Côté is not known for his prowess as a storyteller, but there are several compelling plotlines woven into the fabric of Vic + Flo: ornery Vic’s relationships with her uncle’s shirtless teenage caretaker (Pier-Luc Funk), who’s transfixed by his RC helicopter, and the boy’s scowling hulk of a father (Olivier Aubin wearing, yes, a Canadian tuxedo); restless Flo’s two-timing with various johns at the local dive; Vic and Flo’s half-assed investigations into Guillaume’s sexual orientation; and much more.

Vic+Flo Saw a Bear

The plot quietly turns on a dime when Marina (Marie Brassard) arrives on the scene. Initially, she’s just a weird stranger asking permission to ride her ATV on Vic’s uncle’s property in exchange for gardening lessons. But the revelation of Marina’s true identity (a slow-burner that Côté unfolds with perverse patience) proves a means for the director to take the narrative somewhere else entirely, swapping the slightly offbeat, deadpan humor of the first half for a provocative reworking of the crime film tropes he appropriated in his earlier All That She Wants (08). Vic and Flo hurtle toward fates consonant with the lives they led before jail, and Côté reservedly unravels the narrative tapestry before abruptly tearing it to shreds.

The violence that fuels the film’s staggering gear-change is graphic, but its apparent severity is a function of its incongruity relative to everything preceding it. Far from trafficking in brutality for brutality’s sake, Côté plays it in a self-consciously sophisticated way but also makes no effort to conceal his giddiness about eliciting intensely visceral responses.
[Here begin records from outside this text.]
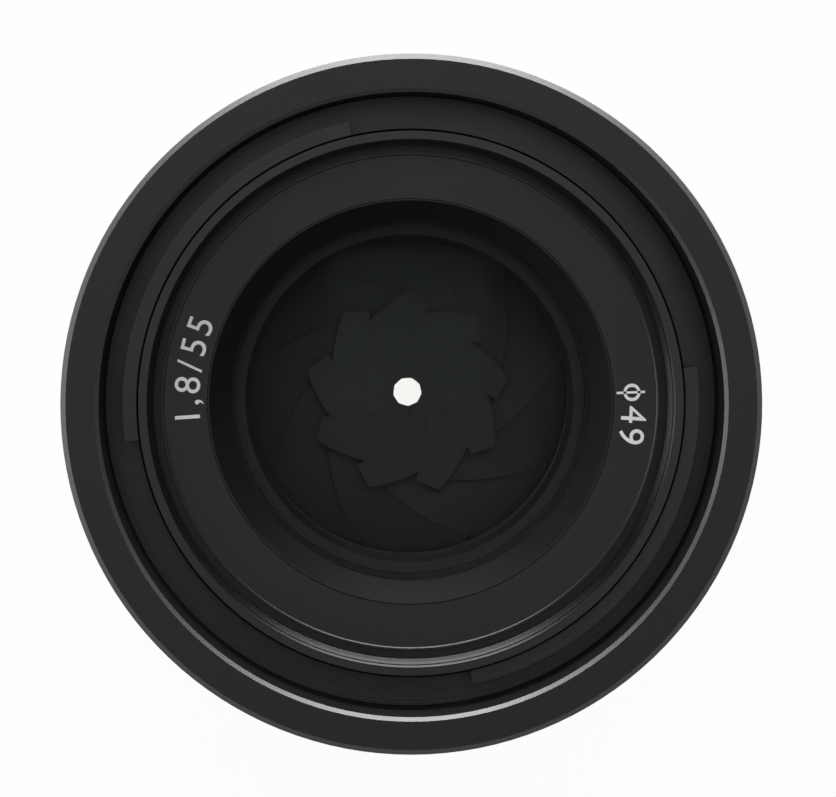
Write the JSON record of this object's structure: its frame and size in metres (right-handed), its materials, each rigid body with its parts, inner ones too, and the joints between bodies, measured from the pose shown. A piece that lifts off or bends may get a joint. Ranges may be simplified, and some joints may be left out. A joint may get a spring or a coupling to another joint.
{
  "type": "prime camera lens",
  "caption": "Black prime lens with a ribbed focus ring, a filter thread and hood lugs in front, a stopped-down iris and a metal bayonet mount.",
  "frame": {"origin": "on the optical axis at the rear end of the bayonet, where the upright lens stands", "axes": "+Z along the optical axis towards the front, -Y towards the top of the lens in use, where the index dot is"},
  "size_m": [0.0644, 0.0644, 0.0745],
  "materials": {
    "black_anodised": "satin",
    "black_plastic": "matt",
    "mount_metal": "satin",
    "glass": "coated",
    "steel": "bright",
    "brass_gold": "gold plated",
    "white_dot": "gloss",
    "board_green": "semi matt",
    "polyimide": "satin",
    "blade_black": "dry film",
    "copper": "lacquered",
    "felt": "matt"
  },
  "bodies": {
    "barrel": {"front_shell": "black_anodised", "filter_ring": "black_anodised", "rear_barrel": "black_anodised", "name_ring": "black_plastic", "front_retaining_ring": "black_plastic", "element_spacer": "black_plastic", "doublet_retaining_ring": "black_plastic", "contact_block": "black_plastic", "rear_baffle": "black_plastic", "iris_cover_plate": "black_plastic", "iris_base_plate": "black_plastic", "rear_doublet_ring": "black_plastic", "rear_retaining_ring": "black_plastic", "encoder_sensor": "black_plastic", "inner_tube": "blade_black", "front_lens_cell": "blade_black", "rear_lens_cell": "blade_black", "mount_flange": "mount_metal", "mount_screws": "steel", "contact_block_screws": "steel", "iris_screws": "steel", "guide_shafts": "steel", "iris_motor": "steel", "motor_yokes": "steel", "motor_magnets": "steel", "element_1": "glass", "element_2": "glass", "element_3": "glass", "element_5": "glass", "element_6": "glass", "element_7": "glass", "contact_pads": "brass_gold", "mount_index_dot": "white_dot", "main_circuit_board": "board_green", "flex_cable": "polyimide", "friction_band": "felt"},
    "focus_ring_body": {"focus_ring": "black_anodised", "encoder_comb": "black_plastic"},
    "focus_group": {"focus_cell": "black_plastic", "element_4": "glass", "focus_retaining_ring": "black_plastic", "motor_coil": "copper"},
    "iris_ring_body": {"iris_drive_ring": "black_plastic"},
    "iris_pinion_body": {"iris_pinion": "steel"},
    "iris_blade_1_body": {"iris_blade_1": "blade_black"},
    "iris_blade_2_body": {"iris_blade_2": "blade_black"},
    "iris_blade_3_body": {"iris_blade_3": "blade_black"},
    "iris_blade_4_body": {"iris_blade_4": "blade_black"},
    "iris_blade_5_body": {"iris_blade_5": "blade_black"},
    "iris_blade_6_body": {"iris_blade_6": "blade_black"},
    "iris_blade_7_body": {"iris_blade_7": "blade_black"},
    "iris_blade_8_body": {"iris_blade_8": "blade_black"},
    "iris_blade_9_body": {"iris_blade_9": "blade_black"}
  },
  "joints": [
    {"name": "focus_turn", "type": "hinge", "parent": "barrel", "child": "focus_ring_body", "pos_m": [0, 0, 0.039], "axis": [0, 0, 1], "continuous": true},
    {"name": "focus_travel", "type": "slide", "parent": "barrel", "child": "focus_group", "axis": [0, 0, 1], "range_m": [0, 0.007]},
    {"name": "iris_open", "type": "hinge", "parent": "barrel", "child": "iris_ring_body", "pos_m": [0, 0, 0.0419], "axis": [0, 0, 1], "range_deg": [0, 13.8]},
    {"name": "iris_pinion_turn", "type": "hinge", "parent": "barrel", "child": "iris_pinion_body", "pos_m": [-0.01639, 0.01376, 0.0419], "axis": [0, 0, 1], "range_deg": [-151.55, 0]},
    {"name": "blade_turn_1", "type": "hinge", "parent": "barrel", "child": "iris_blade_1_body", "pos_m": [0.01605, 0, 0.0426], "axis": [0, 0, 1], "range_deg": [0, 41.51]},
    {"name": "blade_turn_2", "type": "hinge", "parent": "barrel", "child": "iris_blade_2_body", "pos_m": [0.0123, 0.01032, 0.0426], "axis": [0, 0, 1], "range_deg": [0, 41.51]},
    {"name": "blade_turn_3", "type": "hinge", "parent": "barrel", "child": "iris_blade_3_body", "pos_m": [0.00279, 0.01581, 0.0426], "axis": [0, 0, 1], "range_deg": [0, 41.51]},
    {"name": "blade_turn_4", "type": "hinge", "parent": "barrel", "child": "iris_blade_4_body", "pos_m": [-0.00802, 0.0139, 0.0426], "axis": [0, 0, 1], "range_deg": [0, 41.51]},
    {"name": "blade_turn_5", "type": "hinge", "parent": "barrel", "child": "iris_blade_5_body", "pos_m": [-0.01508, 0.00549, 0.0426], "axis": [0, 0, 1], "range_deg": [0, 41.51]},
    {"name": "blade_turn_6", "type": "hinge", "parent": "barrel", "child": "iris_blade_6_body", "pos_m": [-0.01508, -0.00549, 0.0426], "axis": [0, 0, 1], "range_deg": [0, 41.51]},
    {"name": "blade_turn_7", "type": "hinge", "parent": "barrel", "child": "iris_blade_7_body", "pos_m": [-0.00803, -0.0139, 0.0426], "axis": [0, 0, 1], "range_deg": [0, 41.51]},
    {"name": "blade_turn_8", "type": "hinge", "parent": "barrel", "child": "iris_blade_8_body", "pos_m": [0.00279, -0.01581, 0.0426], "axis": [0, 0, 1], "range_deg": [0, 41.51]},
    {"name": "blade_turn_9", "type": "hinge", "parent": "barrel", "child": "iris_blade_9_body", "pos_m": [0.0123, -0.01032, 0.0426], "axis": [0, 0, 1], "range_deg": [0, 41.51]}
  ],
  "couplings": [
    {"joint": "iris_pinion_turn", "follows": "iris_open", "ratio": -10.833},
    {"joint": "blade_turn_1", "follows": "iris_open", "ratio": 3},
    {"joint": "blade_turn_2", "follows": "iris_open", "ratio": 3},
    {"joint": "blade_turn_3", "follows": "iris_open", "ratio": 3},
    {"joint": "blade_turn_4", "follows": "iris_open", "ratio": 3},
    {"joint": "blade_turn_5", "follows": "iris_open", "ratio": 3},
    {"joint": "blade_turn_6", "follows": "iris_open", "ratio": 3},
    {"joint": "blade_turn_7", "follows": "iris_open", "ratio": 3},
    {"joint": "blade_turn_8", "follows": "iris_open", "ratio": 3},
    {"joint": "blade_turn_9", "follows": "iris_open", "ratio": 3}
  ]
}
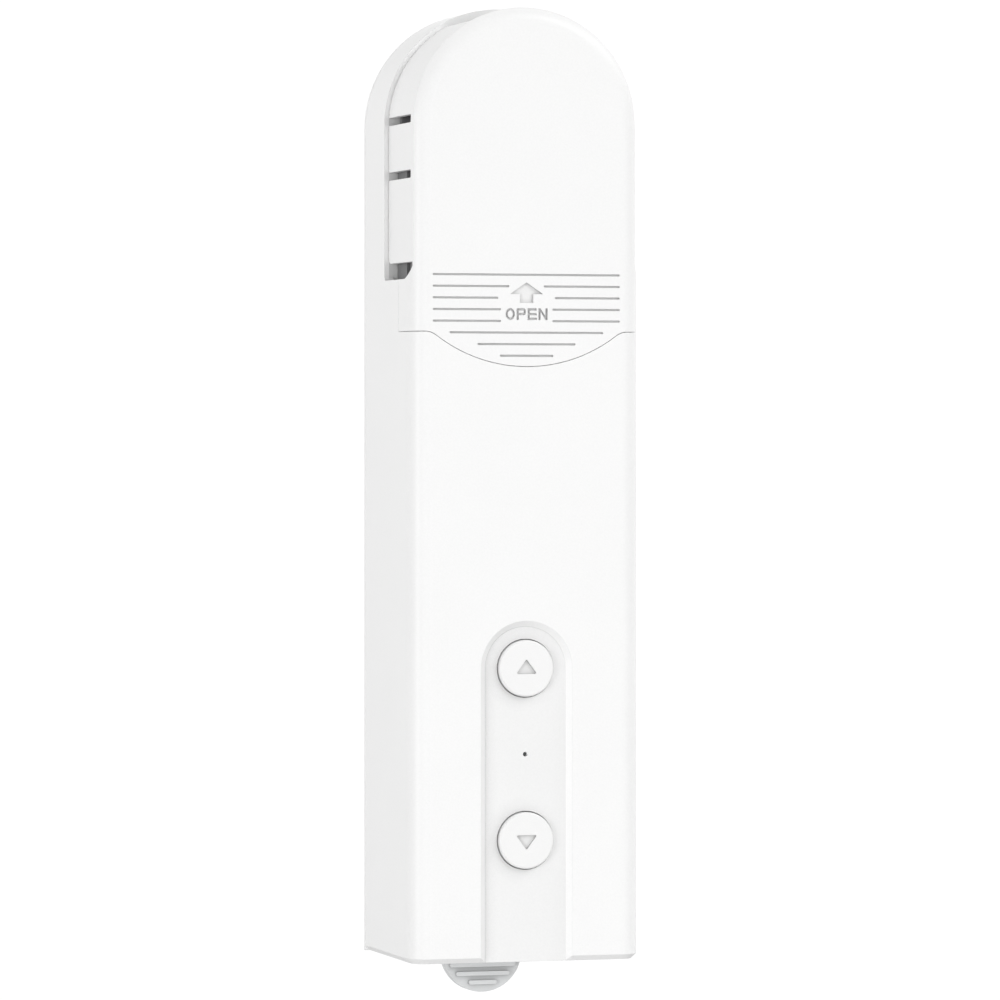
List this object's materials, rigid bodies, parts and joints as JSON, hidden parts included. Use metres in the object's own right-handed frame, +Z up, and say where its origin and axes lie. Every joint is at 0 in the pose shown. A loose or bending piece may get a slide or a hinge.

With its rigorous visual style (strongly frontal medium-wide shots; long takes; mildly miraculous tracking shots; a palette consisting of blown-out whites and ice-cold blues) and its often Sphinx-like cast, Vic + Flo makes for a strange and affecting experience, albeit one that’s more admirable than likable. Even so, Côté and his collaborators have crafted an astounding movie that doesn’t care about being adored but that certainly demands to be dealt with.

Vic + Flo Saw a Bear opens February 7 at Anthology Film Archives.